**SHORT TASK:** Tell how many lines carry the word "FreeCAD"; the reply is the number and nothing else.

**Entries with model source code:**
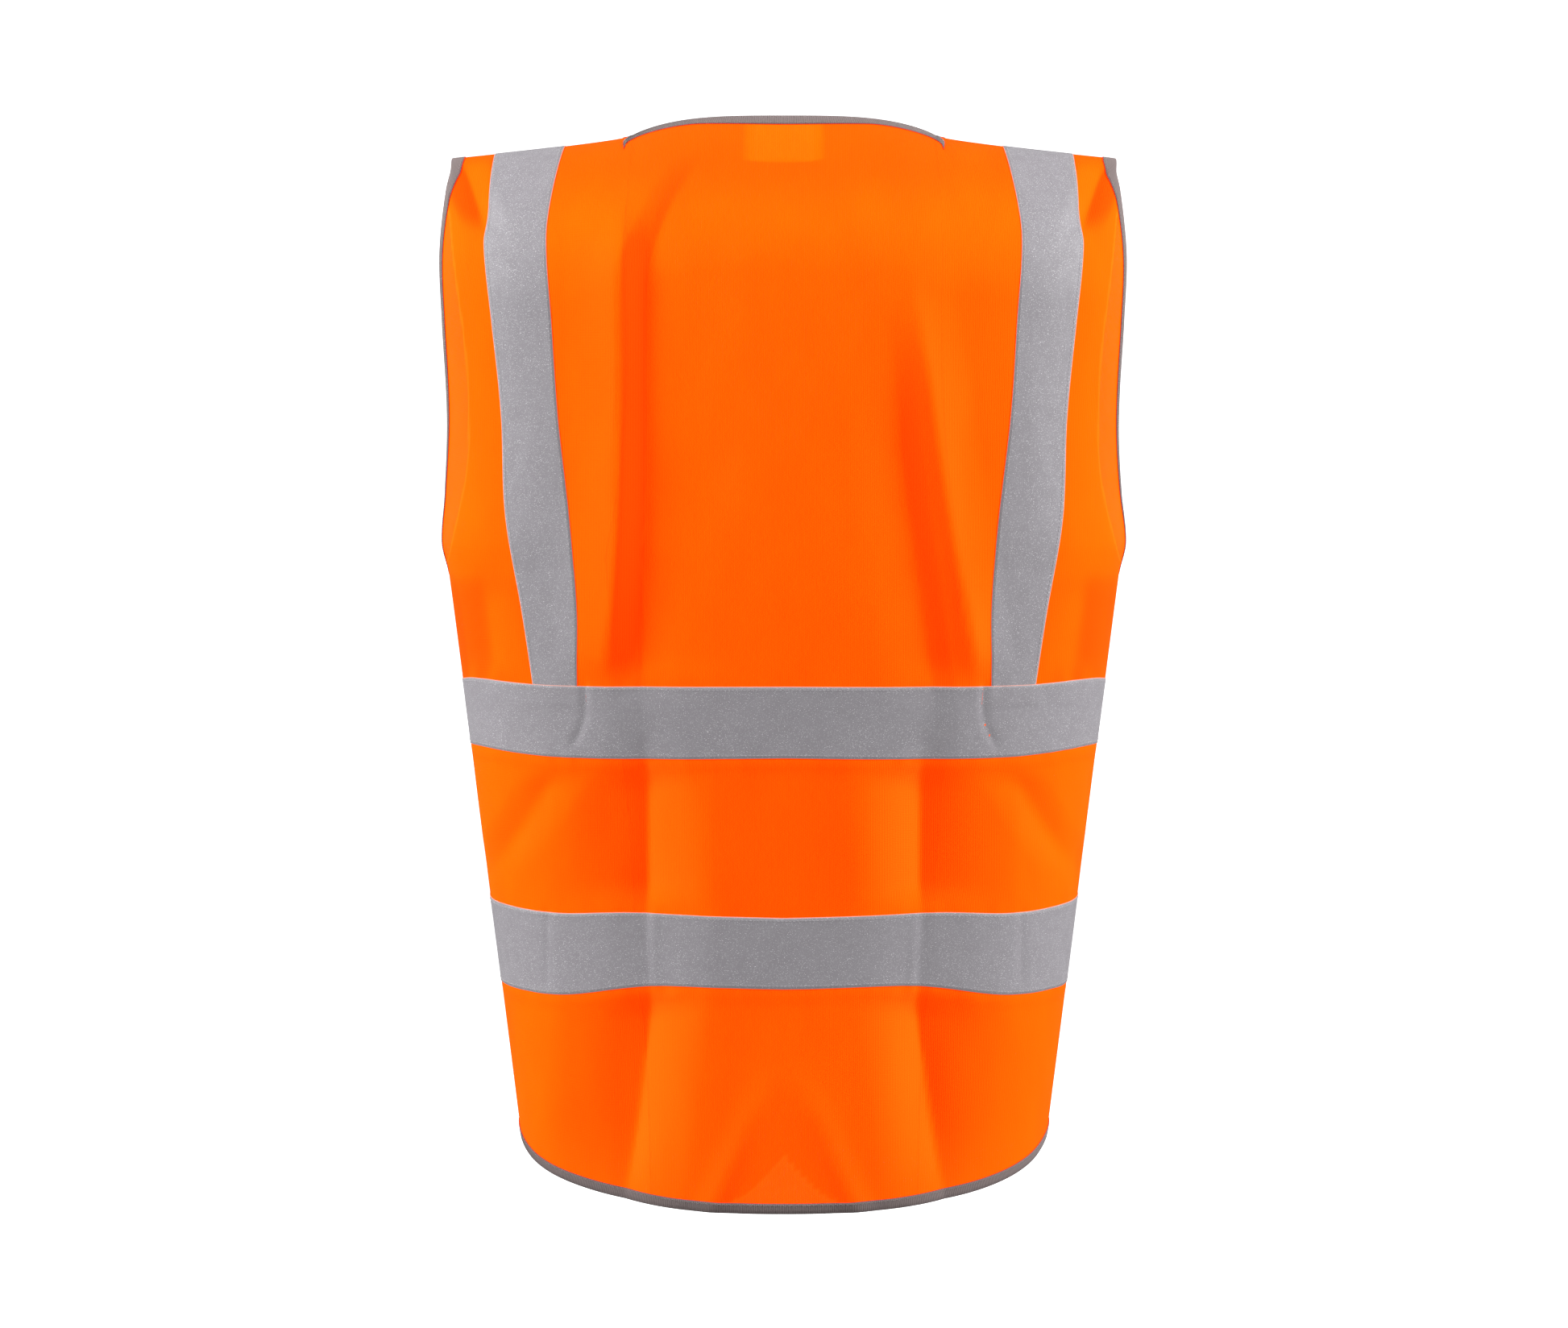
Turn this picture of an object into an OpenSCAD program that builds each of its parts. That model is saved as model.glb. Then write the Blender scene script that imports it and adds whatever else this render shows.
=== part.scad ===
// High-visibility vest: two waist bands, two brace tapes, grey bound edges, hook-and-loop front.
// Frame: +Z up, front faces -Y, wearer's left is +X. The origin is midway between the two points
// where the shoulder seams meet the neckline. "Drop" is the distance below that level.

/* [Body] */
// Half of the garment's width at the bottom of the armholes
underarm_half = 239; // [225:1:255]
// Drop of the bottom of the armhole
armhole_drop = 307; // [295:1:320]
// Narrowing of each side, per millimetre of drop below the armhole
side_taper = 0.124; // [0.08:0.002:0.15]
// Drop of the hem where it meets the side seams
side_hem_drop = 710; // [690:5:720]
// How much lower the back hem hangs at its middle than at the side seams
back_tail = 43; // [30:1:50]
// How much lower the front hem hangs near the middle than at the side seams
front_tail = 40; // [30:1:45]
// How far the armhole's back edge stands behind the line of the side seam
armhole_reach = 50; // [40:1:60]

/* [Neck and shoulders] */
// Half of the neckline's width
neck_half = 108; // [100:1:115]
// Height of the middle of the back neckline above the shoulder points
back_neck_rise = 11.6; // [5:0.1:14]
// How far the back neckline stands behind the shoulder line
back_neck_depth = 60; // [50:1:70]
// How far the shoulder seam falls from the neck to the armhole
shoulder_fall = 16; // [12:1:20]
// Drop over which the shoulders round over into the back and the front
shoulder_round = 110; // [100:1:120]
// Drop of the bottom of the V neckline
v_neck_drop = 262; // [240:1:280]

/* [Cloth and trims] */
// Thickness of the panel cloth
cloth = 0.6; // [0.4:0.1:0.8]
// Gap between layers that lie on each other
layer_gap = 0.4; // [0.3:0.05:0.5]
// Thickness of the reflective tape
tape = 0.4; // [0.3:0.05:0.5]
// Thickness of each leg of the edge binding
binding_leg = 0.5; // [0.4:0.1:0.6]
// Visible width of the edge binding
binding_width = 7; // [6:0.5:9]
// Height of each reflective band at the middle of the back
band_height = 50; // [50:1:55]
// Drop of the top edge of the upper band
upper_band_drop = 385.5; // [380:0.5:390]
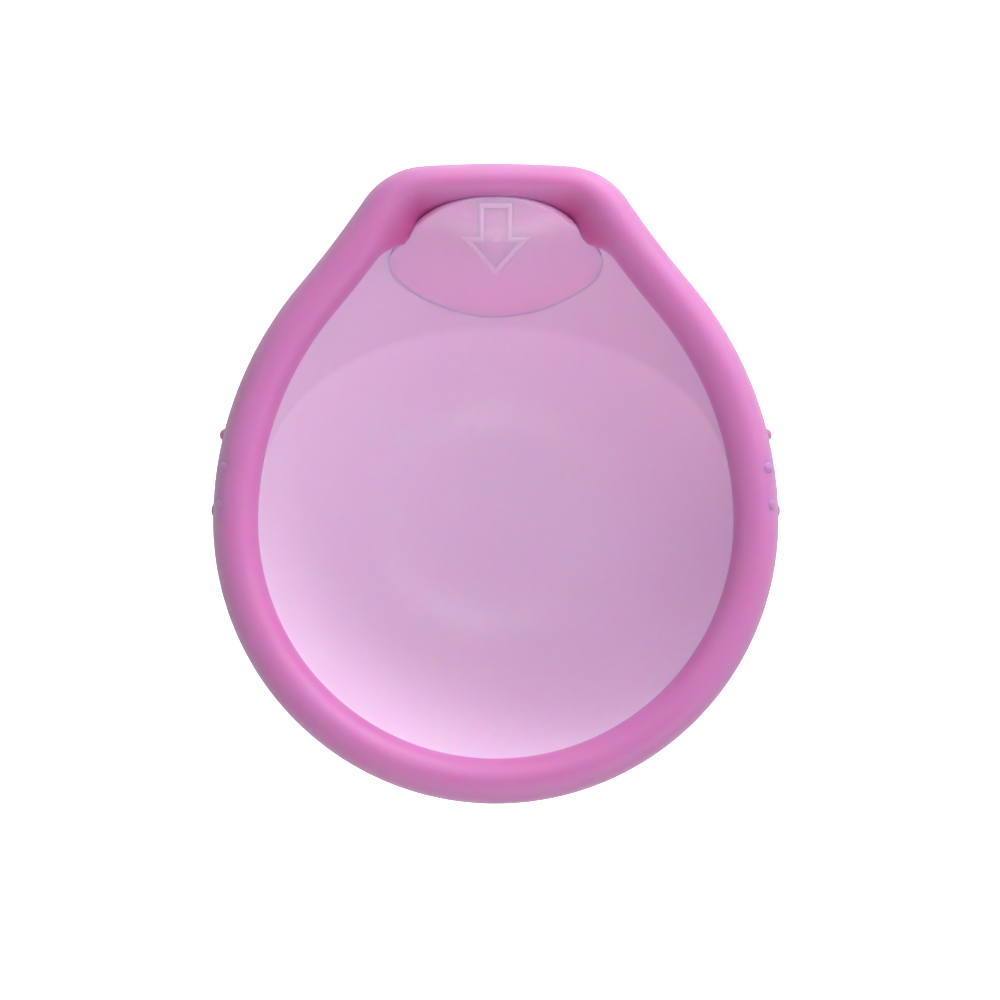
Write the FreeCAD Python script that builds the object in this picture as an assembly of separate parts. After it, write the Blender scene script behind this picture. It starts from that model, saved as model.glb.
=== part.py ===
import FreeCAD, Part
import math
import os

# Soft silicone cup with a pear-shaped outline: a round wide end, a flat narrow end, a thick
# rim over a thin bowl, and a hollow finger dome that carries a raised arrow.
# Frame: X across, Y from the wide end to the narrow end, Z up. The cup rests on the flat
# spot of its bowl, mouth up, with the origin at the bottom centre of the whole cup.
# All sizes are in millimetres and all angles in degrees.

# Outline of the rim seen from above, as arcs from the wide end to the narrow end
BACK_RADIUS = 33.15
BACK_OVERRUN = 0.9
SIDE_RADIUS = 43.3
SIDE_TURN = 39.1
WAIST_RADIUS = 131.0
WAIST_TURN = 5.5
CORNER_RADIUS = 9.06
FRONT_RADIUS = 131.0

# Rim tube and the spring moulded inside it
OVERALL_HEIGHT = 32.0
RIM_WIDTH = 5.3
FRONT_RIM_WIDTH = 4.2
RIM_HEIGHT = 6.6
BLEND_STEPS = 6
SPRING_DIAMETER = 2.0

# Thin film of the bowl and of the sloping wall at the narrow end
FILM_THICKNESS = 0.7
BOWL_INSET = 4.5
WALL_INSET = 3.4
FLAT_SPOT_RADIUS = 11.0
TROUGH_TILT = 47.5
TROUGH_RADIUS = 27.9
TROUGH_DROP = 0.45
TROUGH_LENGTH = 60.0
CREASE_Y = 18.55
CREASE_Z = 10.4
CREASE_TILT = 34.0

# Webs that fill the two narrow-end corners between rim and dome. Their inner faces lie on
# an upright elliptical funnel, centred on the bowl.
FUNNEL_HALF_X = 30.0
FUNNEL_HALF_Y = 34.8
FUNNEL_TAPER = 2.5
WEB_BOTTOM_Z = 18.0
WEB_TOP_DROP = 0.6

# Finger dome: an ellipsoid shell, open below. Seen from above it is a lens with rounded
# ends, between an arch on the side of the rim and a flatter arc on the side of the bowl.
DOME_CENTRE_Y = 31.0
DOME_CENTRE_Z = 9.8
DOME_HALF_X = 21.5
DOME_HALF_Y = 11.6
DOME_HALF_Z = 21.0
DOME_THICKNESS = 1.0
ARCH_RADIUS = 14.35
ARCH_TOP_Y = 33.75
CREASE_ARC_RADIUS = 19.4
CREASE_ARC_LOW_Y = 20.1
LENS_END_RADIUS = 2.0

# Raised outline of the arrow on the dome, which points to the wide end
ARROW_TOP_Y = 32.9
ARROW_SHOULDER_Y = 29.0
ARROW_TIP_Y = 24.5
ARROW_SHAFT_WIDTH = 4.1
ARROW_HEAD_WIDTH = 8.9
ARROW_STROKE = 0.75
ARROW_HEIGHT = 0.3

# Grip nubs: (Y, angle up the outer side of the rim tube)
NUB_RADIUS = 0.8
NUB_SINK = 0.35
NUB_PLACES = ((5.8, 0.0), (1.9, 48.0), (-2.5, 46.0), (-3.1, 0.0))

UP = FreeCAD.Vector(0, 0, 1)
RIM_CENTRE_Z = OVERALL_HEIGHT - RIM_HEIGHT / 2


def direction(angle):
    """Unit vector in the XY plane at an angle from +X."""
    return FreeCAD.Vector(math.cos(math.radians(angle)), math.sin(math.radians(angle)), 0)


def half_outline():
    """Arcs of the right half, as (start point, outward normal angle, centre, turn)."""
    arcs = []
    point = FreeCAD.Vector(0, 0, 0)
    normal = -90.0
    steps = [
        (BACK_RADIUS, 90.0 + BACK_OVERRUN),
        (SIDE_RADIUS, SIDE_TURN),
        (-WAIST_RADIUS, -WAIST_TURN),
    ]
    for radius, turn in steps:
        centre = point - direction(normal) * radius
        arcs.append((point, normal, centre, turn))
        normal += turn
        point = centre + direction(normal) * radius
    # The corner turns until the front arc that leaves it has its centre on the mid-plane.
    corner_centre = point - direction(normal) * CORNER_RADIUS
    end_normal = math.degrees(math.acos(corner_centre.x / (FRONT_RADIUS - CORNER_RADIUS)))
    arcs.append((point, normal, corner_centre, end_normal - normal))
    point = corner_centre + direction(end_normal) * CORNER_RADIUS
    front_centre = point - direction(end_normal) * FRONT_RADIUS
    arcs.append((point, end_normal, front_centre, 90.0 - end_normal))
    return arcs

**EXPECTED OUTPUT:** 5